## begin

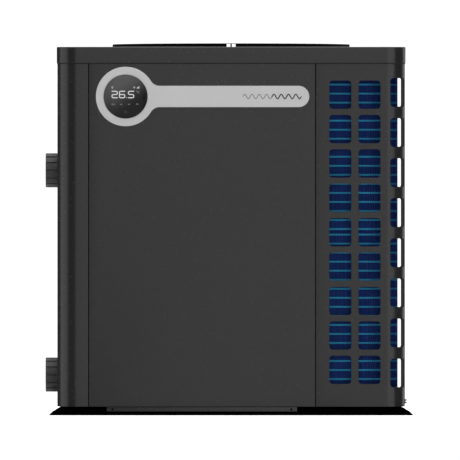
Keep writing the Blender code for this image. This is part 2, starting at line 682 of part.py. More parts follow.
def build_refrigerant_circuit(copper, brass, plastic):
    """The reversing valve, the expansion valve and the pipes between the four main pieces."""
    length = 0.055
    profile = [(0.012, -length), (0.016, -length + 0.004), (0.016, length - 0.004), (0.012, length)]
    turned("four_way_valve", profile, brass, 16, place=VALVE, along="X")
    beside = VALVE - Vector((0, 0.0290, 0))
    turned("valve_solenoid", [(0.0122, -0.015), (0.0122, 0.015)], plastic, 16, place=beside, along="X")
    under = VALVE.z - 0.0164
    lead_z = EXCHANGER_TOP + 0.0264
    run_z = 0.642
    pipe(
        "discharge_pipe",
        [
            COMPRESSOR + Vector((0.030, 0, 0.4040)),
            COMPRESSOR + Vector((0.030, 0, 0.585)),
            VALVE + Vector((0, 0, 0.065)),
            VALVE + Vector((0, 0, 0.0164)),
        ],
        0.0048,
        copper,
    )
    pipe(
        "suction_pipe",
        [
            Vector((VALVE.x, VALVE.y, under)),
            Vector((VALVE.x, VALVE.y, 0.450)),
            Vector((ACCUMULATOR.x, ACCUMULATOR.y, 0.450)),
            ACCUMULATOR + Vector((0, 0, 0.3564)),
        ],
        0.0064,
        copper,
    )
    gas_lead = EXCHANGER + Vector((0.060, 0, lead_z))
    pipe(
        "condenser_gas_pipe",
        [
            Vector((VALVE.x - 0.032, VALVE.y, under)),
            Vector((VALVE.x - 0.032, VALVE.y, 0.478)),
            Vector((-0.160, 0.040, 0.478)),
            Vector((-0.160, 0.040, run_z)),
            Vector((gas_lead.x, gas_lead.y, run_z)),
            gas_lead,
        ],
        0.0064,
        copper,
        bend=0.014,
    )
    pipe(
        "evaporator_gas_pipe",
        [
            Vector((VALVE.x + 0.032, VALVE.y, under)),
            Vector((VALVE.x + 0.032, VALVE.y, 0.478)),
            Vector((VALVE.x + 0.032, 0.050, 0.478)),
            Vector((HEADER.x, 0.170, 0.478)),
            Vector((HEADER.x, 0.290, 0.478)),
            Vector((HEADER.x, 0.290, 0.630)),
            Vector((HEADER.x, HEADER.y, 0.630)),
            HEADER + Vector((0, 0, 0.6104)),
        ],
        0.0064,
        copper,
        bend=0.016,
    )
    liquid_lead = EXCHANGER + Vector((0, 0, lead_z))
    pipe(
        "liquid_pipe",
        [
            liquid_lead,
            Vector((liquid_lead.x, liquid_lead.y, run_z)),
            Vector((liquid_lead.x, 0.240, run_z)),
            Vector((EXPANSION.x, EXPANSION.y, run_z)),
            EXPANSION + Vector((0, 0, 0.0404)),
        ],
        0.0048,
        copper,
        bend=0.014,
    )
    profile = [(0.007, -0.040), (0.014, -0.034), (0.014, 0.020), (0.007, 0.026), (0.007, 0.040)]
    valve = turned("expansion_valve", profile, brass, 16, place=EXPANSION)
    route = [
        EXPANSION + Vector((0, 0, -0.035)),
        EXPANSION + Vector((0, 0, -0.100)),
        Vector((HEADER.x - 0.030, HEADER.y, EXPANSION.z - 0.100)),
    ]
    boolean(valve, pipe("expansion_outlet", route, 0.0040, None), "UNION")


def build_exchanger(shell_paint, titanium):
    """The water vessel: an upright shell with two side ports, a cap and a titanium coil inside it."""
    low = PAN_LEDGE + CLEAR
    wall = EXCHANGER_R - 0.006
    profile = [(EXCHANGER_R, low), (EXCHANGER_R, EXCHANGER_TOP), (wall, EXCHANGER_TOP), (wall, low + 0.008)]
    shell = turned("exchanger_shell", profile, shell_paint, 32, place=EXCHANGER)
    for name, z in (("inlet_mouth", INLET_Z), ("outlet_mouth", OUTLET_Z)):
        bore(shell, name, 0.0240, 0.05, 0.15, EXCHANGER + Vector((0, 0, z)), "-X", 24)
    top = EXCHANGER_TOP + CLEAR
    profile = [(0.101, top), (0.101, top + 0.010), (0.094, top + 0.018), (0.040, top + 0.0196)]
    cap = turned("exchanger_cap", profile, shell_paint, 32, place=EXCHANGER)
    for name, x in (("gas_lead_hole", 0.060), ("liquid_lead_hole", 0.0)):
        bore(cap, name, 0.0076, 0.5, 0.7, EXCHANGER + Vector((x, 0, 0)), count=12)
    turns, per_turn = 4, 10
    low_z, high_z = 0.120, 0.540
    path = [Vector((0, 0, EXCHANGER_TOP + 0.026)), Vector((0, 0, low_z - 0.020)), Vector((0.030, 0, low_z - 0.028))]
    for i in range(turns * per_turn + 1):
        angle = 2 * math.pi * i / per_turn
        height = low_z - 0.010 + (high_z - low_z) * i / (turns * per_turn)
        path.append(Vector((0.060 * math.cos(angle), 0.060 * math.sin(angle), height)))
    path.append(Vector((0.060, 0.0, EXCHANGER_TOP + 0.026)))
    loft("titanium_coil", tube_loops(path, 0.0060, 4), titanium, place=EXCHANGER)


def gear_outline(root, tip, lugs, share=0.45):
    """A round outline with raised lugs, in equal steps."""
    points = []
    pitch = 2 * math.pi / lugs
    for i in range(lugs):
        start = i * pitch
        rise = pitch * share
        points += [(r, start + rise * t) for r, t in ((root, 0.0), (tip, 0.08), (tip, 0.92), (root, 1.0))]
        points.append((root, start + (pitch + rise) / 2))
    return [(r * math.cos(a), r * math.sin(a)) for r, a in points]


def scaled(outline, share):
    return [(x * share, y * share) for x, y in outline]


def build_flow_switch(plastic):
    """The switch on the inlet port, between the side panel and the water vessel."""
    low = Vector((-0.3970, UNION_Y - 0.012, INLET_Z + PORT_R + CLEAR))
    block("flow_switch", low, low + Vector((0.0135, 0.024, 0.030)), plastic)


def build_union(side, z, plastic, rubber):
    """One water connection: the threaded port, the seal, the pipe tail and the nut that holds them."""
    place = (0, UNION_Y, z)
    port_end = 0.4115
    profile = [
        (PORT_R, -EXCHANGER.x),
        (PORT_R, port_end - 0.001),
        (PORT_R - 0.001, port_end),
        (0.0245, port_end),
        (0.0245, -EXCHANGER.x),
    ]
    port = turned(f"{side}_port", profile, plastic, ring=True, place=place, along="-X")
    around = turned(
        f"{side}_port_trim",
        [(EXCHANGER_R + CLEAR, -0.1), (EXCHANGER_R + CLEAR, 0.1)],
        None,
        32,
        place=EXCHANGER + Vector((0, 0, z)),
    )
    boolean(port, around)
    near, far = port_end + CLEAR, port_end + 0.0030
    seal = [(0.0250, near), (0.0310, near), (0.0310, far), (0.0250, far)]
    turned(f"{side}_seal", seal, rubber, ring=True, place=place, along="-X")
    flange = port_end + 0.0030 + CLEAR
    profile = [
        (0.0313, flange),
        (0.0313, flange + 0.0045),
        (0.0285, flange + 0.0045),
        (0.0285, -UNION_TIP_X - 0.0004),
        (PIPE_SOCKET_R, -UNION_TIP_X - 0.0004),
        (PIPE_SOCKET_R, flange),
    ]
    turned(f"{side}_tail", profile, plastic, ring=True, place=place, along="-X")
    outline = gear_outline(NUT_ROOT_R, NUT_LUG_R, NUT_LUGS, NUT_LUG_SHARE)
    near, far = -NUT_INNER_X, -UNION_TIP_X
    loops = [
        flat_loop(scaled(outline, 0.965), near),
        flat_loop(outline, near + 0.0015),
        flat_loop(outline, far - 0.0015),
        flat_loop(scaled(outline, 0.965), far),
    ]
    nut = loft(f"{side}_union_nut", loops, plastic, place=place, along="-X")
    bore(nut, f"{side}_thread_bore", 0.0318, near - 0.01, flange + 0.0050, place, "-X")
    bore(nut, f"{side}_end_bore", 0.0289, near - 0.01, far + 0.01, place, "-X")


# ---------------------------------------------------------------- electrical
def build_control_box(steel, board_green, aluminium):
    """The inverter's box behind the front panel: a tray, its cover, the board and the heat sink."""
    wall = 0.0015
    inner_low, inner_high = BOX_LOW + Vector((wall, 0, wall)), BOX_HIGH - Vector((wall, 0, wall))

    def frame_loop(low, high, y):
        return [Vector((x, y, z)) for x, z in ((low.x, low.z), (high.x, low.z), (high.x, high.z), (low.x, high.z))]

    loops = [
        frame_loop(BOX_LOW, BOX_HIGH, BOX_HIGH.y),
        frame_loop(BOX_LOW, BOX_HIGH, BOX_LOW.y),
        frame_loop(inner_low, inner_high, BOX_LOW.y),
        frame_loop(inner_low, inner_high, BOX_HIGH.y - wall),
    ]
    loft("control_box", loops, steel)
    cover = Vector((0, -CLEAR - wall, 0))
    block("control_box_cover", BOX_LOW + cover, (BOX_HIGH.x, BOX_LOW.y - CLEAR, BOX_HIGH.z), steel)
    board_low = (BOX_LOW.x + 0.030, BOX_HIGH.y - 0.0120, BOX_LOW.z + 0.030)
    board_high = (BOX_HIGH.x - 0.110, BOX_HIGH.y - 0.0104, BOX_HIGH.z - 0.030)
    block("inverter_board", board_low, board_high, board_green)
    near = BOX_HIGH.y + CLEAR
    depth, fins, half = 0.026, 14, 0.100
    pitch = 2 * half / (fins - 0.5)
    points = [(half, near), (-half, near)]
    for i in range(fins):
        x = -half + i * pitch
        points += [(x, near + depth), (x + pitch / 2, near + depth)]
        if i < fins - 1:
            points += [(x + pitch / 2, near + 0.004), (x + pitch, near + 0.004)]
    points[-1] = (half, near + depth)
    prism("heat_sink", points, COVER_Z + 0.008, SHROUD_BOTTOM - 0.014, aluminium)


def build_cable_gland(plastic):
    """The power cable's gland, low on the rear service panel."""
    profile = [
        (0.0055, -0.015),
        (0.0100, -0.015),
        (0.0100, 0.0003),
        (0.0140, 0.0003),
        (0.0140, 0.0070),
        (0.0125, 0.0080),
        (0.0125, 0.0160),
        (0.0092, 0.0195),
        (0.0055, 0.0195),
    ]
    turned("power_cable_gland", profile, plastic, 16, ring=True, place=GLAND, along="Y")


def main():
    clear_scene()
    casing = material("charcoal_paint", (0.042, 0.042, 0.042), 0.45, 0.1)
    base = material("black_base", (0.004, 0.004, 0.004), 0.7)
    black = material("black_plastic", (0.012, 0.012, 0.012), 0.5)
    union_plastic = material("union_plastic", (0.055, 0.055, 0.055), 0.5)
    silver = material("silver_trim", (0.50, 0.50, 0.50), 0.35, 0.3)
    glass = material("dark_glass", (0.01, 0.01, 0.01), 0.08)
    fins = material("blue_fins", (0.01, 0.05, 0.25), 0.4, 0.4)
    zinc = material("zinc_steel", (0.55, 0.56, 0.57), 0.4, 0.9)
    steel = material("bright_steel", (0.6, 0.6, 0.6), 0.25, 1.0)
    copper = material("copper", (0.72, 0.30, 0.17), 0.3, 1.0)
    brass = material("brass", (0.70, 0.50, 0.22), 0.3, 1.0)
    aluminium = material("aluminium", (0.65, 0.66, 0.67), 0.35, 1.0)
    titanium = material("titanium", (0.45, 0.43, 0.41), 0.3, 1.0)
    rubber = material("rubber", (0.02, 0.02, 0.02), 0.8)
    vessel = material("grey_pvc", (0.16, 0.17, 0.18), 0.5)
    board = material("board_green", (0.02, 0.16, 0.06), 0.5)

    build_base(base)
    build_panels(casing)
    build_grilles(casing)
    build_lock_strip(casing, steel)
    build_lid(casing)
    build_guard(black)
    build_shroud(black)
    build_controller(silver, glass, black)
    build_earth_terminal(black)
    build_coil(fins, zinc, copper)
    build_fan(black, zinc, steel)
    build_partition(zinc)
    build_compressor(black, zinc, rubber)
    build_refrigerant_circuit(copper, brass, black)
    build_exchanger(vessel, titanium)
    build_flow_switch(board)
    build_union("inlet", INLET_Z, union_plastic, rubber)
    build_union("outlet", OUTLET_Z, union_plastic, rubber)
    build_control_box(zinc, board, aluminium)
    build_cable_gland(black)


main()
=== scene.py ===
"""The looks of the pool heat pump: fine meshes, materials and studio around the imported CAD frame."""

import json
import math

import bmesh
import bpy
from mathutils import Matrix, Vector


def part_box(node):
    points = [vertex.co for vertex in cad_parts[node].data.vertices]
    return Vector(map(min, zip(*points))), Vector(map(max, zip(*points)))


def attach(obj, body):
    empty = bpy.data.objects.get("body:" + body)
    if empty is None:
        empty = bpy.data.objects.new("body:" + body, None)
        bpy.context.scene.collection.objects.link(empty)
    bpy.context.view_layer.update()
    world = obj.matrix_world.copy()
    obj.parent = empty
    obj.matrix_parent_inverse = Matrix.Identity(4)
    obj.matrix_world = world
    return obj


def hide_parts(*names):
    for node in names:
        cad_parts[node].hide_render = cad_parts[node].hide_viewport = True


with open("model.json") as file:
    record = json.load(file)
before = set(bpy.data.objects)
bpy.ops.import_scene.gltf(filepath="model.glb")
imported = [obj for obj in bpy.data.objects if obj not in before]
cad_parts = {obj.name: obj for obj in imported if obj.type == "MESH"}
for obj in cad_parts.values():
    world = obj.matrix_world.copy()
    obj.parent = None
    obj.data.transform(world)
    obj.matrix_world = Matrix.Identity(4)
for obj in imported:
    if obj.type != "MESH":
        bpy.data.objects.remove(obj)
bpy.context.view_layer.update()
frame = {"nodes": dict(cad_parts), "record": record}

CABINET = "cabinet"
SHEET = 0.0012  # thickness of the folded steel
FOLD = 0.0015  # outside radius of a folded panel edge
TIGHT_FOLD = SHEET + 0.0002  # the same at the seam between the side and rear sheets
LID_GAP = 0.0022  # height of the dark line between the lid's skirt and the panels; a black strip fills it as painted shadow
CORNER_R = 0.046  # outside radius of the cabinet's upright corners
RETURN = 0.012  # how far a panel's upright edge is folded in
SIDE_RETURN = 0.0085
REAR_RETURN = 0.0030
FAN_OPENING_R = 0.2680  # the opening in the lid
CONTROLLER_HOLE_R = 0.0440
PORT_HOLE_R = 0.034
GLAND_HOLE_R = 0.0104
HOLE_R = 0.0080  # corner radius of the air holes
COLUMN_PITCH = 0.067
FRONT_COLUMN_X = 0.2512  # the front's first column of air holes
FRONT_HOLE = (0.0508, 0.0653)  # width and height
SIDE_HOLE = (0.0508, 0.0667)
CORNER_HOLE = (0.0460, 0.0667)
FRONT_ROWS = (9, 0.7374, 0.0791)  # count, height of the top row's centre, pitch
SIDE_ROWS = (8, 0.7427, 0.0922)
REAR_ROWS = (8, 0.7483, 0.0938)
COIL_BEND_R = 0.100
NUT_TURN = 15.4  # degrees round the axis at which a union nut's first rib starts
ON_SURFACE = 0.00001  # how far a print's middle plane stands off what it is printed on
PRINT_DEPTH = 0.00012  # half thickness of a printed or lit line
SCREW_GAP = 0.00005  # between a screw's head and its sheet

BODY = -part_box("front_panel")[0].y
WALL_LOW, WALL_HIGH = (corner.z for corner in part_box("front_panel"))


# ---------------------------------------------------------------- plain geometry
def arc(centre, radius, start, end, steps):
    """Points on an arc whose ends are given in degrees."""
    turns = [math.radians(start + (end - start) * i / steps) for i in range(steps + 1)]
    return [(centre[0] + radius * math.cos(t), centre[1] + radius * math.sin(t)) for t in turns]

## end
## begin

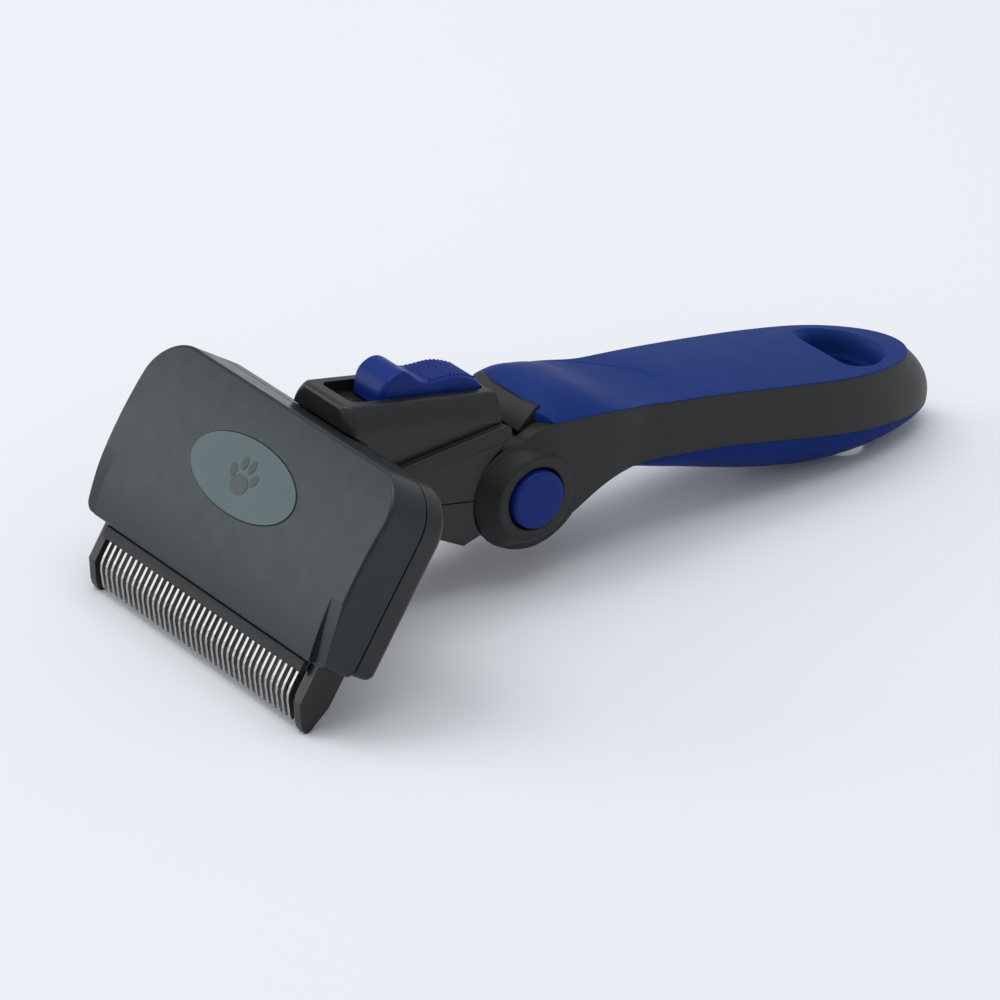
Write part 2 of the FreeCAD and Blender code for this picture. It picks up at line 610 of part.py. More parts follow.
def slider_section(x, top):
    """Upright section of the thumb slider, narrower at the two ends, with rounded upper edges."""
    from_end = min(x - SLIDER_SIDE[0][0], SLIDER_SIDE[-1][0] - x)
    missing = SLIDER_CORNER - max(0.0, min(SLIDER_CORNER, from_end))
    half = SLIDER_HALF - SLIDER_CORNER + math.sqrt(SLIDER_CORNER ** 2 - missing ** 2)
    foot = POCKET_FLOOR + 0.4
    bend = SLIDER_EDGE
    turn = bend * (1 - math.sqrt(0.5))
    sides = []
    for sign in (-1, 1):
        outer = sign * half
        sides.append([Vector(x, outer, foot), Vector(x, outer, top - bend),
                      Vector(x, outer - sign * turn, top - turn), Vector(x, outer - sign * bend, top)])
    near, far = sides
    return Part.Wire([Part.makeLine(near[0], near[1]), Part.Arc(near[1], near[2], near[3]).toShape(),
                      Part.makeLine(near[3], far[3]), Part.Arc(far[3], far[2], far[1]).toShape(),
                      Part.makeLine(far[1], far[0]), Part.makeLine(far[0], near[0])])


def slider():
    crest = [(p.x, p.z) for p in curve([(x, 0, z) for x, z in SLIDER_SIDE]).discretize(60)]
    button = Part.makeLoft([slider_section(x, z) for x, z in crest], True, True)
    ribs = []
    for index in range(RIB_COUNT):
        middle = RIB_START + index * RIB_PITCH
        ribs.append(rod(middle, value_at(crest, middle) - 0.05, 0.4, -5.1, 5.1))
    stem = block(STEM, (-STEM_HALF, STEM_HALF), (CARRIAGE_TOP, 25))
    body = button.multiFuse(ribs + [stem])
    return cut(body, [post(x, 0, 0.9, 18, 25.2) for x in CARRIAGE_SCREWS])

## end

Each line that has the word "names" should be copied.

def hide_parts(*names):
    for node in names:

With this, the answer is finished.